Since its introduction, FTP has been supporting anonymous and basic authentication (with credentials transmitted in clear text). While its Windows-based version also supports integrated authentication, this mechanism is not available when conducting file transfers using FTP Task, so if you have security or confidentiality concerns, you should consider employing additional provisions, such as IPSec.
In order to explore characteristics of the FTP Task incorporated into SQL Server 2008 R2 Integration Services, let’s take a closer look into specifics of its implementation. Start by launching Business Intelligence Development Studio and creating a new project based on the Integration Services template. Drag the FTP Task icon from Toolbar and drop it onto the Designer interface. Before we set its properties, which will establish it as an FTP client, let’s configure package to designate its server counterpart. To accomplish this, you need to define an FTP Connection. Right-click on an empty area of Connection Managers section of the Designer window and choose New Connection… from the context sensitive menu. In the resulting Add SSIS Connection Manager dialog box, highlight the FTP Connection manager for FTP connections entry and click on Add… command button to display FTP Connection Manager Editor.
FTP Connection Manager Editor provides an interface where you can specify Server settings including Server name and its port (set by default to 21), Credentials used for authentication (consisting of the User name and Password), and a number of protocol-specific Options, such as Time-out (in seconds), number of Retries, or Chunk size (in KB), determining amount of data transported in individual FTP packets. You also have ability to designate whether FTP sessions should use passive mode. Test Connection command button gives you ability to quickly verify whether the settings are correct.
At this point, we are ready to configure the newly created FTP Task. Use its context-sensitive menu to display the Editor dialog box.
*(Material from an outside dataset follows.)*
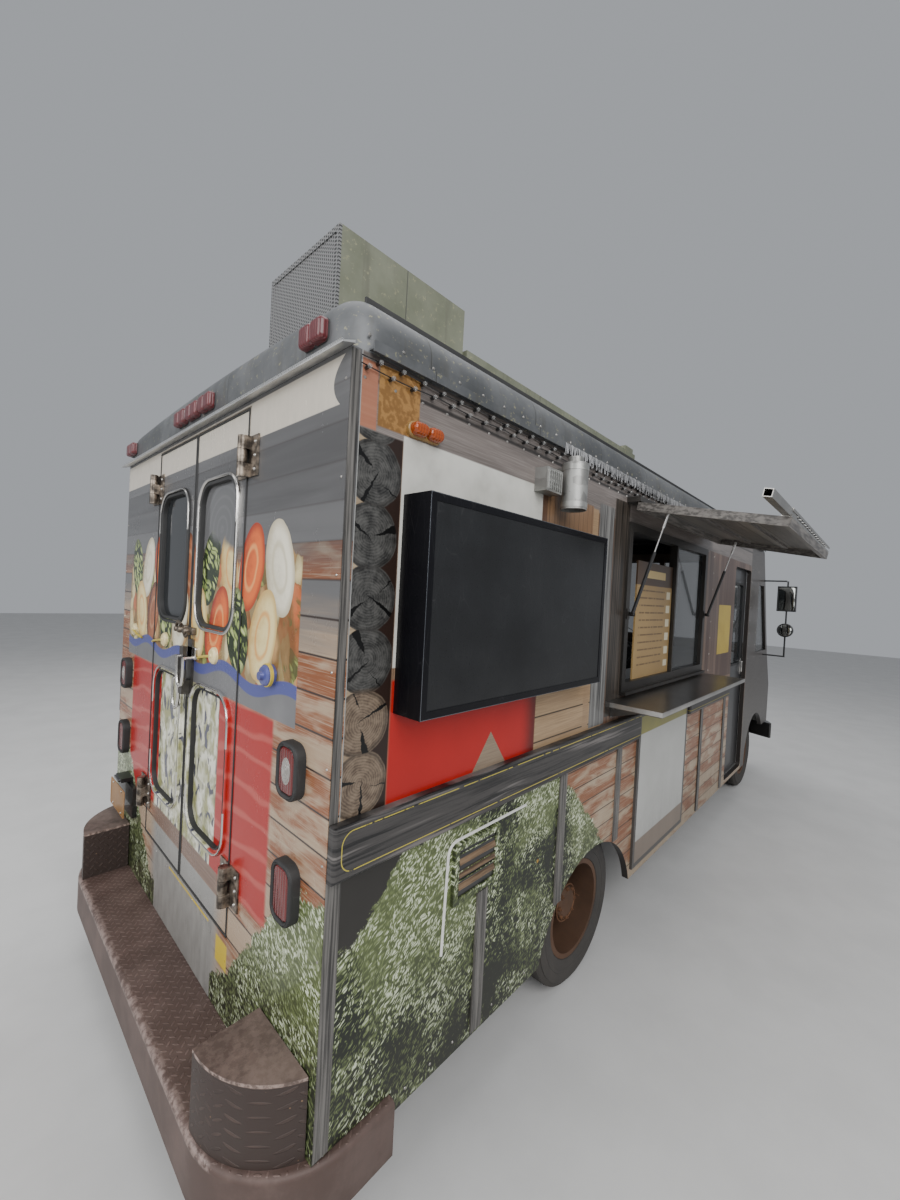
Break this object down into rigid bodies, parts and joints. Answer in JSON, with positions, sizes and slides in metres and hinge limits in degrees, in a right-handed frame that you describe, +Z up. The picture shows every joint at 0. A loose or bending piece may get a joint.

In its General section, choose the existing FTP Connection Manager (alternatively, it is also possible to leverage the New Connection… entry to define a new one) in the FtpConnection listbox. Next, switch to the File Transfer section. Its appearance is dependent on the Operation you select. In particular, you can choose one of the following types (note that those dealing with local files and folders are likely more suitable for File System Task instead):
- Send files – intended for transferring local files identified (depending on the value of IsLocalPathVariable Boolean parameter) either by File Connection Manager (single file only) or an SSIS variable (one or more files, when wildcard characters are used) to a remote destination, defined using the combination of FTP Connection Manager and the Remote Path parameter (representing an existing subfolder within the target FTP root folder). This path can be specified either explicitly or via an SSIS variable (depending on the value of IsRemotePathVariable Boolean parameter). If you expect a destination file to exist, you have an option of overwriting it by setting OverwriteFileAtDest to True. Enable IsTransferAscii parameter if the content being transmitted consists exclusively of ASCII text.
- Receive files – intended for transferring one or more files from a remote destination (defined using the combination of FTP Connection Manager and the RemotePath parameter) to a local folder, identified either by File Connection Manager or an SSIS variable (depending on the value of IsLocalPathVariable parameter). You have the ability to decide whether you want to overwrite files as destination (by leveraging OverwriteFileAtDest parameter), although in this case, the setting applies to the local (rather than remote) file system. Similarly, it is possible to designate a desired transmission mode by setting IsTransferAscii to either True or False.
- Create local directory – facilitates creating a local folder by leveraging either a File Connection Manager pointing to a non-existing folder or an SSIS variable containing its full path (depending on the value of IsLocalPathVariable parameter).
- Create remote directory – facilitates creating a folder at the destination, whose full path is formed by combining location defined by FTP Connection Manager and either the value of RemotePath parameter or an SSIS variable associated with RemoteVariable parameter (depending on the value of IsRemotePathVariable parameter).
- Remove local directory – deletes a local folder identified either by a File Connection Manager (based on the Existing folder usage type) or an SSIS variable (as before, you can choose between them by assigning a desired value to IsLocalPathVariable parameter).
- Remove remote directory – provides equivalent functionality in regard to a remote folder, whose path is constructed by combining location pointed to by FTP Connection Manager and either an arbitrary SSIS variable associated with RemoteVariable parameter or the value assigned explicitly to the RemotePath parameter.
- Delete local files – gives you the ability to delete local files, whose location is identified either by the File Connection Manager (single file only, since the Usage type is set to Existing file) or an SSIS variable (one or more files, when wildcard characters are used) assigned to the LocalVariable parameter.
- Delete remote files – targets one or more files at the remote destination. Their identity is established either by the RemotePath parameter or Remote Variable (representing file system path within the location defined by FTP Connection Manager).
As indicated above, while in some cases it might not be possible to target multiple files to be transferred or deleted using FTP Task, this limitation can be somewhat remediated by leveraging wildcards (for file names only). More specifically, you have an option of using either the asterisk (*) or the question mark (?) characters. The former represents one of more non-matching characters in the target file names or their extensions, while the latter comes handy in situations where all files are named identically with exception of individual characters occupying the same position within each name. If this workaround does not meet your requirements, you have an option of executing FTP Task within a Foreach Loop, which enumerates target files and passes their names to the task via SSIS variables.